Can Selections on Cartesian Products be re-written as Theta Joins.?

137 Views Asked by At

I have read it somewhere in article on query optimization that instead applying selections on cartesion product, it is better to use selection theta joins. So basically if we have 2 employee tables with age as column then

select name from A inner join B on A.age>B.age

is faster than

select name from A,B where A.age>B.age

But we all know that first query is equivalent or has same meaning as query 2. Then why it is said that applying selections on theta join is faster than applying select on cartesion product I am trying to learn query optimization. And I read following statement

Selection(E1 *E2)= E1(theta join operator)E2

kindly read point 4 of this article--- https://www.geeksforgeeks.org/query-optimization-in-relational-algebra/

What is the difference between the 2 queries in terms of performance?

2

There are 2 best solutions below

7
Thorsten Kettner On

This is the first time I have heard the term "Theta Join". Database developers simply call these inner joins. Your first query

select name from A inner join B on A.age > B.age

shows an inner join. Your second query

select name from A,B where A.age > B.age

also shows an inner join, only with deprecated syntax. Before explicit joins ([INNER] JOIN, LEFT [OUTER] JOIN, CROSS JOIN) etc. got introduced in the SQL standard in 1992, we just listed the tables comma-separated in the FROM clause and used the WHERE clause to state the join criteria. While this old syntax still works, it is looked upon with disdain if you still use it.

The following is also an inner join:

select name from A cross join B where A.age > B.age

Only, it is a hidden (or better: obfuscated) inner join. The developer makes it look like a cross join of the tables and then adds the join criteria later. This is syntactically correct, but semantically it isn't. So, we shouldn't write such queries.

To the DBMS is should make no difference, if you write query #1, #2 or #3. It is all the same query in the end. It would speak against the DBMS, didn't it recognize this and come up with the same execution plan for all these queries. The article mentioning that query #1 is faster than query #2 is either wrong or is talking about some particular DBMS and probably even a particular version of that DBMS then.

Maybe still, the article didn't want to talk about how to write queries, but how to process them. If a DBMS would always build a cartesian product and only then filter the data, it might often be slow. It is usually better to filter early and work with smaller data sets.

0
SQLpro On

In a perfect world there will be no differences in terms of performances between those two queries, because the algrebizer part of the query engine, rewrite your query by separating the different operations into elementary operations of relational algebra. However, the WHERE clause should be a simple filter and not a match of information coming from different tables, which, of course, is a disguised form of join.

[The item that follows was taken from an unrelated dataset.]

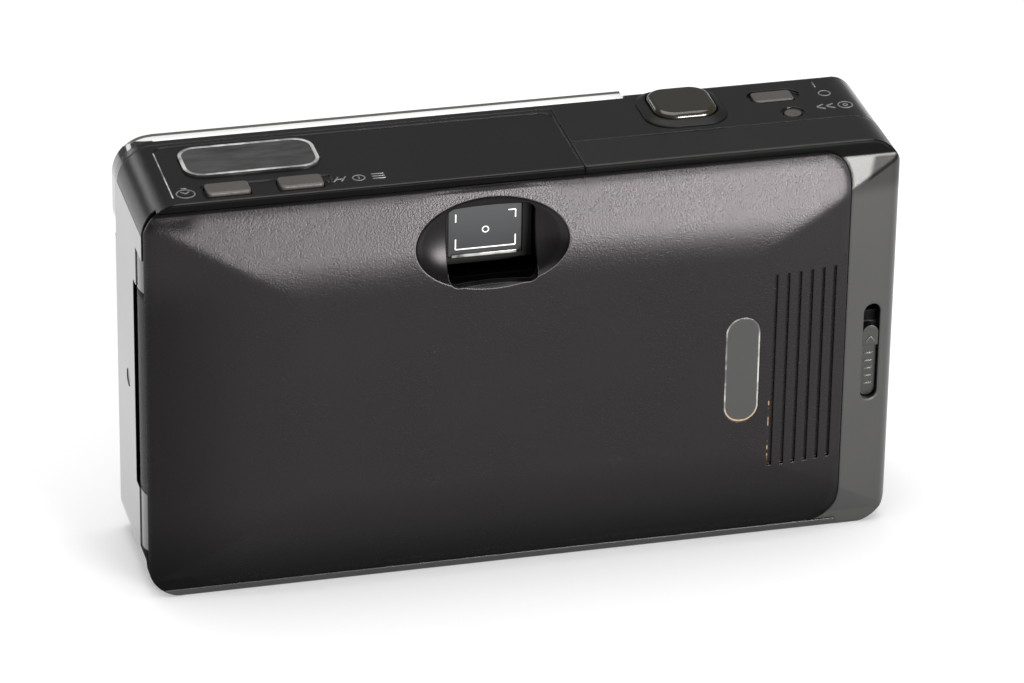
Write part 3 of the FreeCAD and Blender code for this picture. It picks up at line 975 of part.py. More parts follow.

In other words your request:

select name from A,B where A.age > B.age

Starts by being rewritten in relational algebra in the form:

select name from A inner join B on A.age > B.age

Because a join and a cartesian products are two different operations in terms of relational algebrae...

It is from there that the optimizer will try different strategies to find the shortest execution path.

It therefore follows that, as it is ultimately the same query in terms of "root", the optimization will be strictly identical...

However, as the devil is in the details and as the implementation of an RDBMS is in the physical domain, and as SQL Server, even if it is equipped with one of the best optimizers there are, there are limits. In particular, the time to find an optimal execution plan is an operation which must imperatively be completed “before a certain time”. Then the query excution plan resulting could be not paefectly optimal, but sufficiently good to be used..

Then when your write your query into an appropriate syntax, you will help the optimizer to spend more time to do a better job...

The role of the developer should be to apply good practices... Which is rarely the case, because the set world of relational databases is often ignored by developers who think iteratively...

For example, functions in queries should only be used when there is no other solution. However, often a function can be replaced by a call to a table. For example, date calculations, and generally all date functions, gain performance by being replaced by a calendar table (the famous "tally" tables).